* start EXERCISE INPUT *

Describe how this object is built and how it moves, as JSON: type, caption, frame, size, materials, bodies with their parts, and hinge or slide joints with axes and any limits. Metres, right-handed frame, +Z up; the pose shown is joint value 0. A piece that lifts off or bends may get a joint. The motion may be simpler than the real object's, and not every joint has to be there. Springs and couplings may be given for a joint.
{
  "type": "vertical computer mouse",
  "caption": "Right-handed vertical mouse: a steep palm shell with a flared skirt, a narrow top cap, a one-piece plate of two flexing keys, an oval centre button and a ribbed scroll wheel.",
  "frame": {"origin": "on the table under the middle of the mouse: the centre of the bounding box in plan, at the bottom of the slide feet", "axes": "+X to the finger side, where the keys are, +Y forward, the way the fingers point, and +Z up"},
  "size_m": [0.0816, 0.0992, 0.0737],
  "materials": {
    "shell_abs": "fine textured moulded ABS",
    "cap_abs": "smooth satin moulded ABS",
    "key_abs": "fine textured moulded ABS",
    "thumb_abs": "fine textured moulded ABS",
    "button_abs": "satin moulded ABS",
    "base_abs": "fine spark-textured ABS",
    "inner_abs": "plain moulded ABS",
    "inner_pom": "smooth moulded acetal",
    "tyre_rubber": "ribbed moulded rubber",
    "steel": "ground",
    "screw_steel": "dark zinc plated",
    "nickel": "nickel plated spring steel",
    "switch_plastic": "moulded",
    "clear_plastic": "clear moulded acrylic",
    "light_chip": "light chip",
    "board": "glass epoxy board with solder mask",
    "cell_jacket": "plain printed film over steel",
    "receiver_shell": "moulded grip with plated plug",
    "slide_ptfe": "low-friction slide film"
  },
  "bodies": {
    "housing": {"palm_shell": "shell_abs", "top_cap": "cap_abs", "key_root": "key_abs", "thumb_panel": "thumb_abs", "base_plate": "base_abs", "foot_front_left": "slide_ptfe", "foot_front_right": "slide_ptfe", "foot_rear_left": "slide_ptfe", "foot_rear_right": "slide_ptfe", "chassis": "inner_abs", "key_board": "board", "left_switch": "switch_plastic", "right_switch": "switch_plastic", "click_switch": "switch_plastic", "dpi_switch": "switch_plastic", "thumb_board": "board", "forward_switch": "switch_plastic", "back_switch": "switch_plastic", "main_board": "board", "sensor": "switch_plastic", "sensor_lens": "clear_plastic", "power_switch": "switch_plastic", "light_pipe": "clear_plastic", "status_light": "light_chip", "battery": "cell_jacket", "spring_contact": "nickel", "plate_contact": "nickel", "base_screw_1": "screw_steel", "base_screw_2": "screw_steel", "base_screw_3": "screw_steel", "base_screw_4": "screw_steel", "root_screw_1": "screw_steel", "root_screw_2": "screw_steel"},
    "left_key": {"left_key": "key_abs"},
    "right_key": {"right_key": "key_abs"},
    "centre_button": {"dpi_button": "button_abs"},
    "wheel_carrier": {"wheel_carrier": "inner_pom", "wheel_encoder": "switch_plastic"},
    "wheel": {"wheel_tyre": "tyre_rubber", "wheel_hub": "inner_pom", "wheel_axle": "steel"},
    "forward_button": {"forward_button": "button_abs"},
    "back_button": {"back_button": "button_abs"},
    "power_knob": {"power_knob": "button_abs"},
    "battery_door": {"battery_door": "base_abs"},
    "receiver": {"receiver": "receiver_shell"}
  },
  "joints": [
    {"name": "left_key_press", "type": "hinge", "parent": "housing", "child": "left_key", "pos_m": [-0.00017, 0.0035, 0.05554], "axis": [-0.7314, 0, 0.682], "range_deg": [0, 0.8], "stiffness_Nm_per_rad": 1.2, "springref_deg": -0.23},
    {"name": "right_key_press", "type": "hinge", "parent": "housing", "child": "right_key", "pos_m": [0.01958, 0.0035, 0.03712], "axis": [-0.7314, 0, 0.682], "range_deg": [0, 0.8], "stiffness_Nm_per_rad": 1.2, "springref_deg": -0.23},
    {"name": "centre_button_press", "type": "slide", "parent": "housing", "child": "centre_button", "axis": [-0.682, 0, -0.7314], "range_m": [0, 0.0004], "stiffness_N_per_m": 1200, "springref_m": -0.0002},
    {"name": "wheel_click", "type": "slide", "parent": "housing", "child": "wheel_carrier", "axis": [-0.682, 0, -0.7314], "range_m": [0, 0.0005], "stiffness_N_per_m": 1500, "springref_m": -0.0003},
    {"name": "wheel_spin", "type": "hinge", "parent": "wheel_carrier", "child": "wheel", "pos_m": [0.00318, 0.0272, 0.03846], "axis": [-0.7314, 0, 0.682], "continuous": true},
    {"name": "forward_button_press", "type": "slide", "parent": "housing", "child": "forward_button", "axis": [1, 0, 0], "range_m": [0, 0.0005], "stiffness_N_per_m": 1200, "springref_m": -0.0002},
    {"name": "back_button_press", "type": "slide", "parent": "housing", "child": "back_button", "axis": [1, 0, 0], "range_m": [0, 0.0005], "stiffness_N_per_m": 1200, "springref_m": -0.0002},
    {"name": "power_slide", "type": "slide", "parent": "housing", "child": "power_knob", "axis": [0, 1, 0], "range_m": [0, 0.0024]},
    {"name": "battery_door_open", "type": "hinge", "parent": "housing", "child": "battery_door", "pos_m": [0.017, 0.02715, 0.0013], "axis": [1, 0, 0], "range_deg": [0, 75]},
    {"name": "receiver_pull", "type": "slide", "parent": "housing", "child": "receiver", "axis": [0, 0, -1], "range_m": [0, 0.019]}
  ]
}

* end EXERCISE INPUT *
* start EXERCISE INPUT *

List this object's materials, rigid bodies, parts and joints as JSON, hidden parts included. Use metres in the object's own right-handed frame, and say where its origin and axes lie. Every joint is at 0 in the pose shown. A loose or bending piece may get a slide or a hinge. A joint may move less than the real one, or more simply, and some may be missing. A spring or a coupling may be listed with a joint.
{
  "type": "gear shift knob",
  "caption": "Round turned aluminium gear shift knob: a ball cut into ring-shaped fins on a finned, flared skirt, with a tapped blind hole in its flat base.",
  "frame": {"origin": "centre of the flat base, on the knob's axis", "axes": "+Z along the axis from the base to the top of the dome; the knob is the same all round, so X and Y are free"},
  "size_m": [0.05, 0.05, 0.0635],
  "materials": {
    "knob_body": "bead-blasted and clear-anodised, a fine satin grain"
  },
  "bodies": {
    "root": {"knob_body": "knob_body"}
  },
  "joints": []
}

* end EXERCISE INPUT *

### WRITTEN EXERCISE
Gather all lines where the word "handed" appears.

### SOLUTION TO THE EXERCISE
Describe how this object is built and how it moves, as JSON: type, caption, frame, size, materials, bodies with their parts, and hinge or slide joints with axes and any limits. Metres, right-handed frame, +Z up; the pose shown is joint value 0. A piece that lifts off or bends may get a joint. The motion may be simpler than the real object's, and not every joint has to be there. Springs and couplings may be given for a joint.
  "caption": "Right-handed vertical mouse: a steep palm shell with a flared skirt, a narrow top cap, a one-piece plate of two flexing keys, an oval centre button and a ribbed scroll wheel.",
List this object's materials, rigid bodies, parts and joints as JSON, hidden parts included. Use metres in the object's own right-handed frame, and say where its origin and axes lie. Every joint is at 0 in the pose shown. A loose or bending piece may get a slide or a hinge. A joint may move less than the real one, or more simply, and some may be missing. A spring or a coupling may be listed with a joint.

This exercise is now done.